I spent several hours trying to figure out strategies to integrate FCS games into the HFA Monte Carlo model when a small voice spoke to me: “We’ve already decided to eliminate FCS games from the virtual conference code.”
This is a familiar pattern on a software project. An engineer has a pet idea, delivers an intriguing first pass and then it’s “just a few more days of work” to get it really firmed up into something. Meanwhile there are actual bugs and the shape of the emerging feature seems oddly orthogonal to the mission of the project. Fun’s over! We can confidently put a little bifurcated HFA boost into the Elo predictor and move on from this stuff. This is not a betting blog. (But don’t bet against the SEC in FCS games.)
The biggest real bug on the board is multiway tiebreakers. That’s a hard problem with an ugly refactor at its heart.
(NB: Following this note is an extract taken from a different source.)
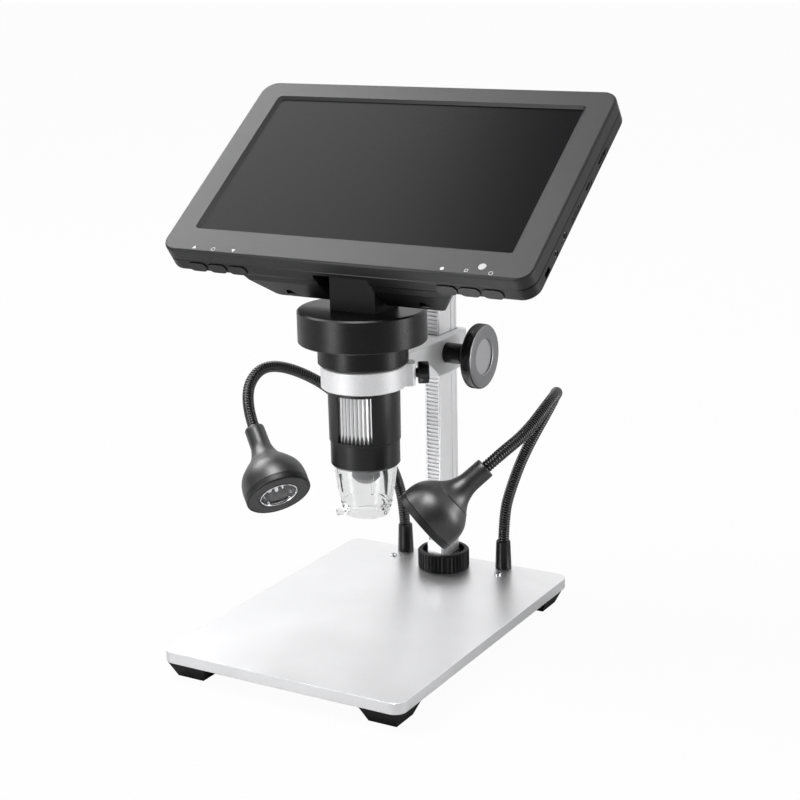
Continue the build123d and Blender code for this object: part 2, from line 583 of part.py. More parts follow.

No more fun stuff. home_road_splits.py will stay a developer-only minefield for now with all the data experiments checked in.
What about that terrible 2-8 record for home teams this year in the MCC? The Elo expected record using pregame Elo values was 4.7-5.3. This schedule did tilt toward stronger road teams. I suspect if we reran it using final Elos we’d see an even more pronounced slant as a lot of these teams ended up being much worse than expected. (That gives me an idea: maybe we should do that for the whole data set… does final season Elo add more information than the pregame value? Stop. STOP.)